** Directive **
Would you return all of this data exactly, leaving nothing out?

** Data provided **

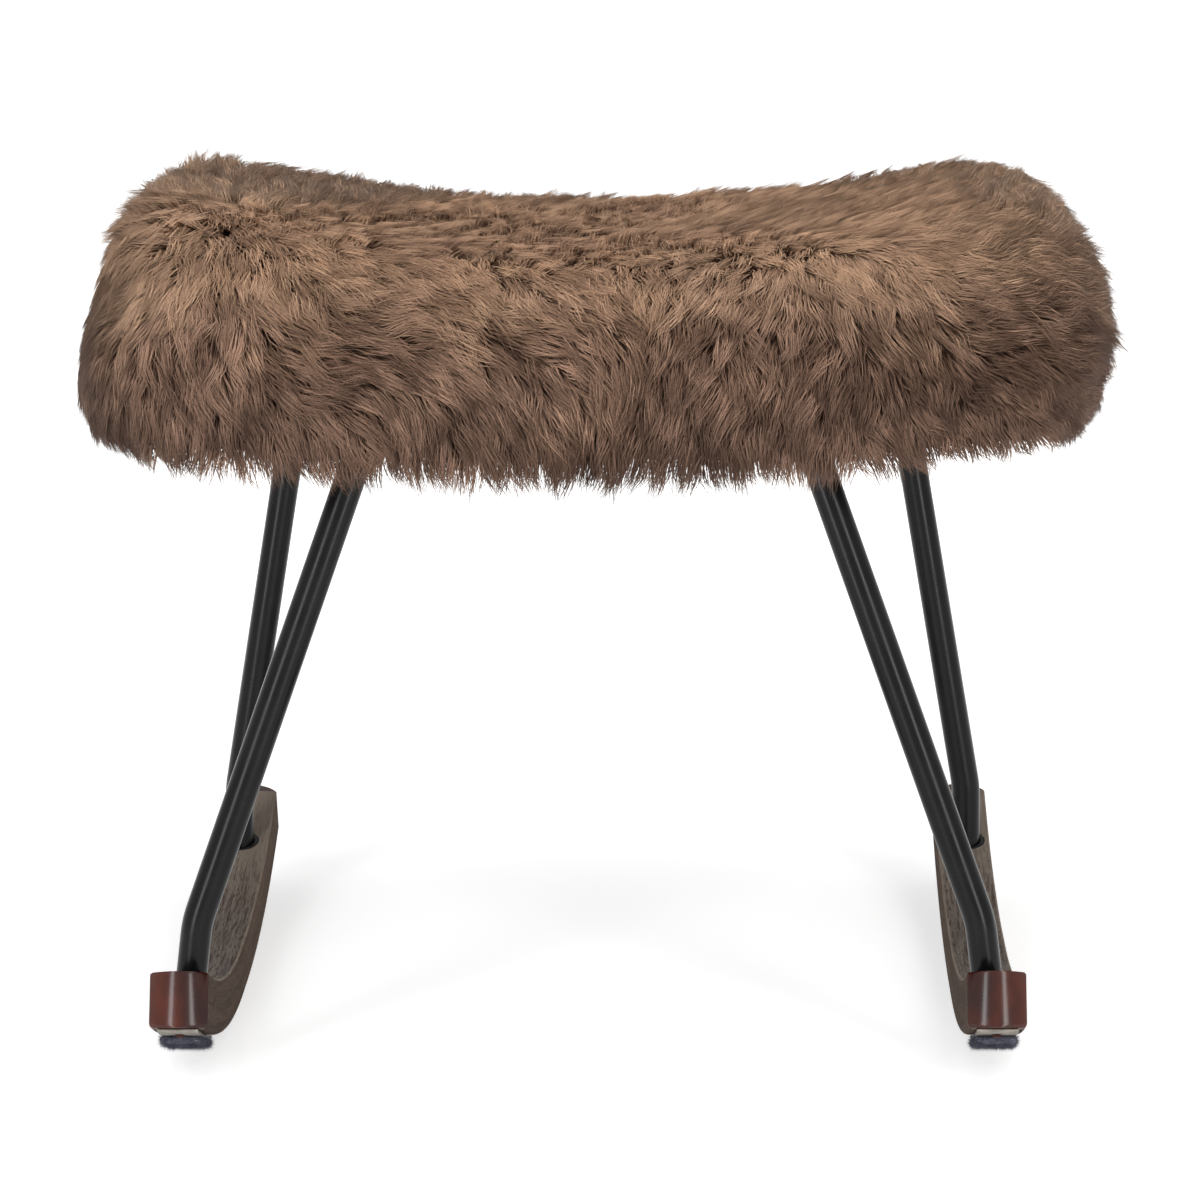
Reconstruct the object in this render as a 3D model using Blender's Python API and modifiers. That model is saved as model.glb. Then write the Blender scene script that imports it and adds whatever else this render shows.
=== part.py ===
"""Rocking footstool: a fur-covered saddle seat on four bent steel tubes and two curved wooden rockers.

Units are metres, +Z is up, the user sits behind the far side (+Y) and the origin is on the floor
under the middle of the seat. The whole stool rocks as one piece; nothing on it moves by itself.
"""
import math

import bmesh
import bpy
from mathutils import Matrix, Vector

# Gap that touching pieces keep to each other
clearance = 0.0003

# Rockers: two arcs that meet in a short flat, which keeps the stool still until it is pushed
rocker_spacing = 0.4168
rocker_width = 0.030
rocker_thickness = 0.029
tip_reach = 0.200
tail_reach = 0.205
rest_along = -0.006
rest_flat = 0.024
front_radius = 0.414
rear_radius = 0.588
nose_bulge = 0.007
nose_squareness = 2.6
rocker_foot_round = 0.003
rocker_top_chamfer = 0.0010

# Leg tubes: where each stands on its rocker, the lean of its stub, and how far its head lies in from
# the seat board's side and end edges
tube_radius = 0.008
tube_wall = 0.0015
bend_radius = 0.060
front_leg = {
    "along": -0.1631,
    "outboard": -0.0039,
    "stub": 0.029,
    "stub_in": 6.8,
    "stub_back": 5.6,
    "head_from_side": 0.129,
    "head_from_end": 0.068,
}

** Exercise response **
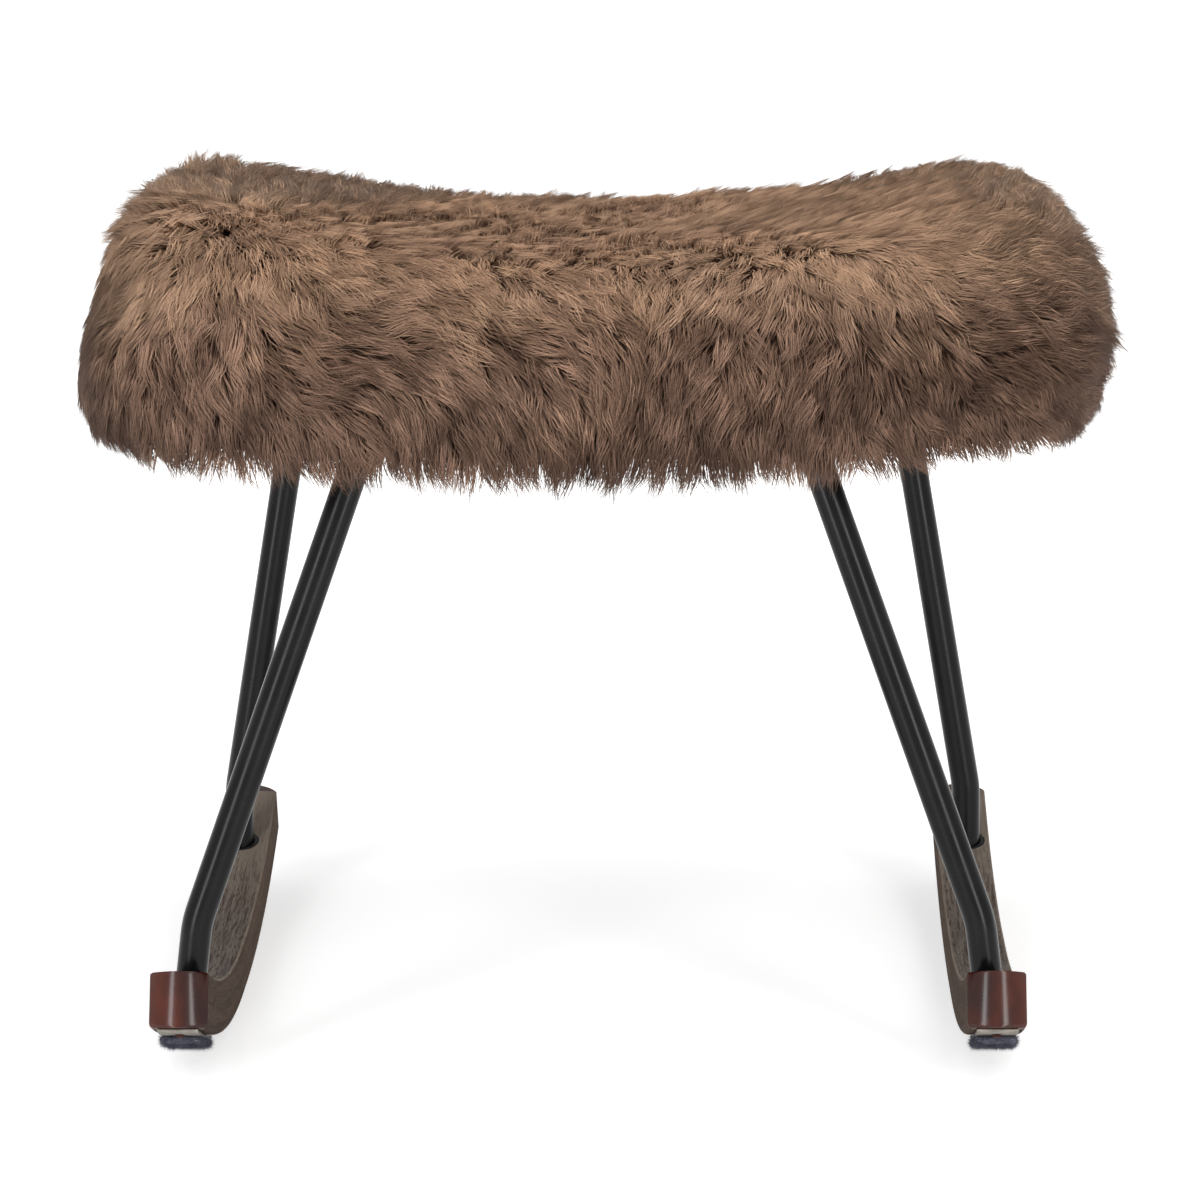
Reconstruct the object in this render as a 3D model using Blender's Python API and modifiers. That model is saved as model.glb. Then write the Blender scene script that imports it and adds whatever else this render shows.
=== part.py ===
"""Rocking footstool: a fur-covered saddle seat on four bent steel tubes and two curved wooden rockers.

Units are metres, +Z is up, the user sits behind the far side (+Y) and the origin is on the floor
under the middle of the seat. The whole stool rocks as one piece; nothing on it moves by itself.
"""
import math

import bmesh
import bpy
from mathutils import Matrix, Vector

# Gap that touching pieces keep to each other
clearance = 0.0003

# Rockers: two arcs that meet in a short flat, which keeps the stool still until it is pushed
rocker_spacing = 0.4168
rocker_width = 0.030
rocker_thickness = 0.029
tip_reach = 0.200
tail_reach = 0.205
rest_along = -0.006
rest_flat = 0.024
front_radius = 0.414
rear_radius = 0.588
nose_bulge = 0.007
nose_squareness = 2.6
rocker_foot_round = 0.003
rocker_top_chamfer = 0.0010

# Leg tubes: where each stands on its rocker, the lean of its stub, and how far its head lies in from
# the seat board's side and end edges
tube_radius = 0.008
tube_wall = 0.0015
bend_radius = 0.060
front_leg = {
    "along": -0.1631,
    "outboard": -0.0039,
    "stub": 0.029,
    "stub_in": 6.8,
    "stub_back": 5.6,
    "head_from_side": 0.129,
    "head_from_end": 0.068,
}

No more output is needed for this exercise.